Switzerland also has a supportive ecosystem for the crypto sector. “Through the Swiss government, we have participated in the Swiss Pavilion at important international conferences, received financial support for travel and business development, and been introduced at embassies,” Douglas says.
“Compared to similar events we attended in the past, we found that both visitors and exhibitors were more tech-savvy and knowledgeable about the crypto-world in general. That was definitely a big plus and made it more fun for our team,” Douglas adds.
A challenge common to all shows is making sure to connect to key players. “It is about quality rather than quantity, and MWC was no exception. The match-making apps aren’t as valuable in reality as they are hyped to be,” Douglas cautions.
His team ended up spending a lot of time walking from booth to booth to make sure they were not missing opportunities. “The venue is so vast that there isn’t enough time to see it all, but we did come home fitter,” he jokes.
From dreams to decisions, the entrepreneurs at MWC 2019 offer a number tips to aspiring founders. “Dream BIG, and challenge old ideas and inhibitions constantly,” urges Vignesh of Winjit.
“In order to become a successful startup, the most important thing is to validate your hypotheses with a minimum viable product,” advises Aleix of Dopuo. “It doesn't matter if you don't have anything yet, some will say that you sell smoke, but it's the best way to see if your idea is applicable in the real world. Instead of spending all your time on ideas and development, you should also see if society is really going to accept it,” he urges.

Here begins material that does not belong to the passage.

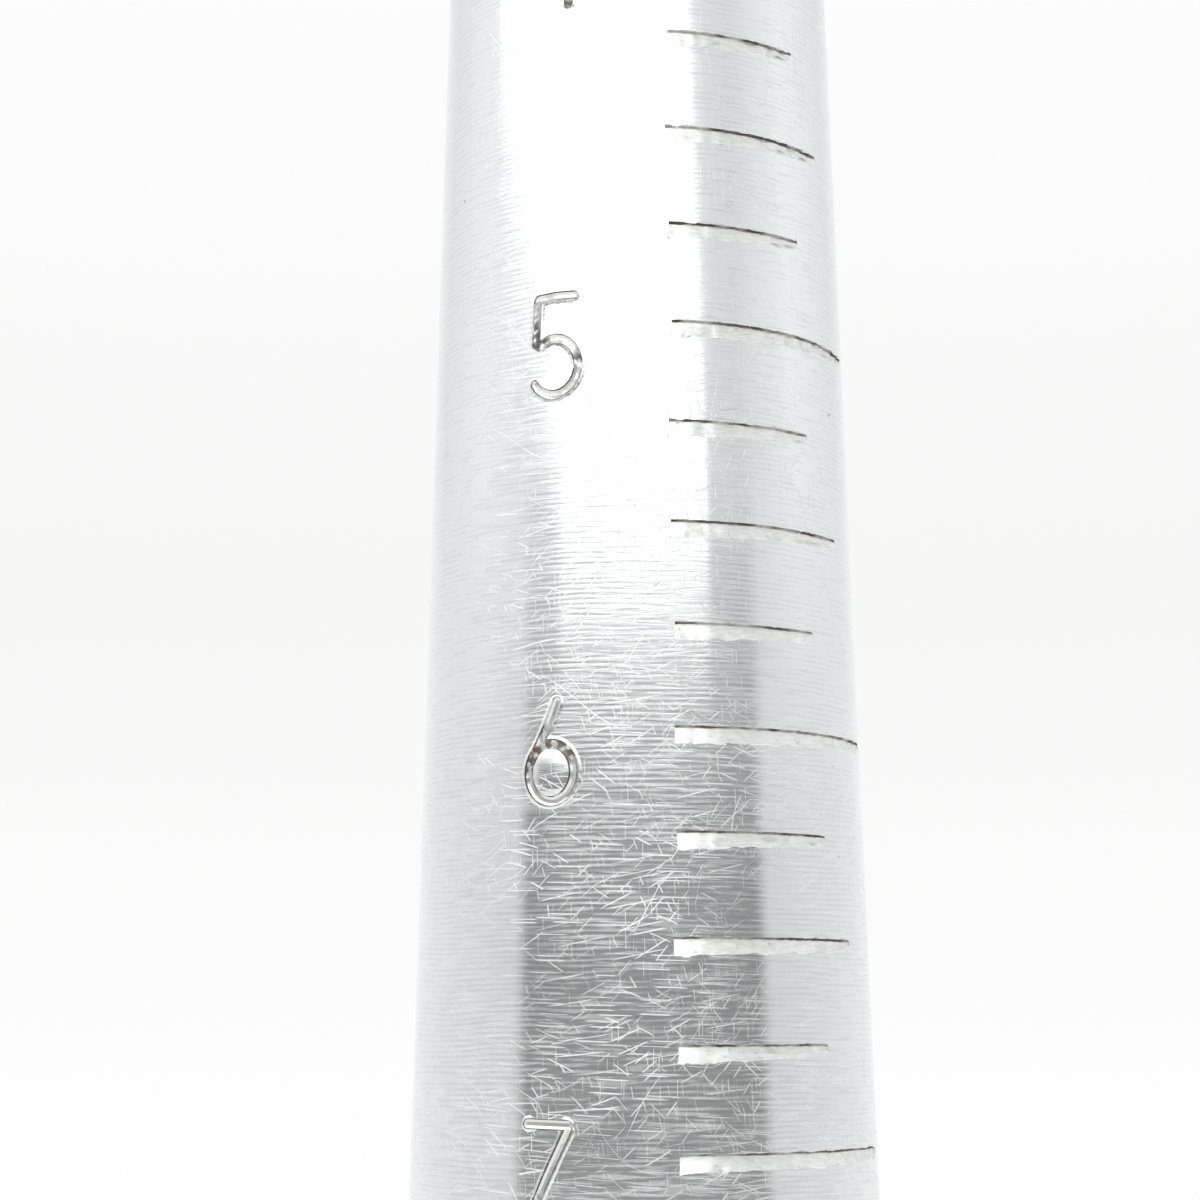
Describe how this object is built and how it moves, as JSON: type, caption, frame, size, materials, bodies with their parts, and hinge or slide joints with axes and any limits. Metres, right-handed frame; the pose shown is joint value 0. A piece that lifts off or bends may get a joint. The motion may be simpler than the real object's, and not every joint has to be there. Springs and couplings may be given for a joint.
{
  "type": "ring mandrel",
  "caption": "Tapered aluminium ring mandrel with cut size marks and stamped numbers, on a turned wooden handle with a ferrule, for gauging finger rings.",
  "frame": {"origin": "centre of the butt cap's flat face, on the mandrel's axis", "axes": "+Z from the butt to the small end of the taper; -Y is the side with the numbers, with the marks to the +X side of them"},
  "size_m": [0.0318, 0.0318, 0.3354],
  "materials": {
    "aluminium": "lathe-turned and worn, with fine turning lines and scratches",
    "nickel_plate": "bright nickel plate, lightly worn",
    "brass": "dull brass",
    "beech": "lacquered beech, satin",
    "zinc_steel": "zinc plated"
  },
  "bodies": {
    "root": {"gauge_taper": "aluminium", "stop_collar": "aluminium", "ferrule": "nickel_plate", "ferrule_pin_right": "brass", "ferrule_pin_left": "brass", "handle": "beech", "tang_stud": "zinc_steel", "butt_washer": "zinc_steel", "spring_washer": "zinc_steel", "butt_nut": "zinc_steel", "butt_cap": "aluminium"}
  },
  "joints": []
}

Successful startups are able to harness workforces across generation divides, says Peter of Junggam. “Experienced professionals have years of familiarity in the field and are aware or problems and how to solve them. Youth are more familiar with new technologies, trends, and ideas, and are not biased about problems and solutions. Both types should collaborate and help each other, and not ignore one another’s background and contributions,” he adds.
“If you truly believe deep inside that your product can solve a market need, then it’s probably a worthwhile idea. Stick with it, be persistent,” advises Douglas of Shift Cryptosecurity. “In the beginning when you have nothing but an idea, it is easy for everyone around you to focus on the flaws or negatives, or think of excuses why it shouldn’t be done,” he cautions.
“We’ve been told countless times that we are wasting our time. It’s easy to get discouraged. Prove them wrong with a prototype. Importantly, keep moving forward while listening closely to your market, not the naysayers or even your own preconceptions,” Douglas urges.
He believes it is important to be surrounded by companies who are part of the wider ecosystem as well. “But you should also have your own space to do the deep work necessary for any good engineering product,” Douglas signs off.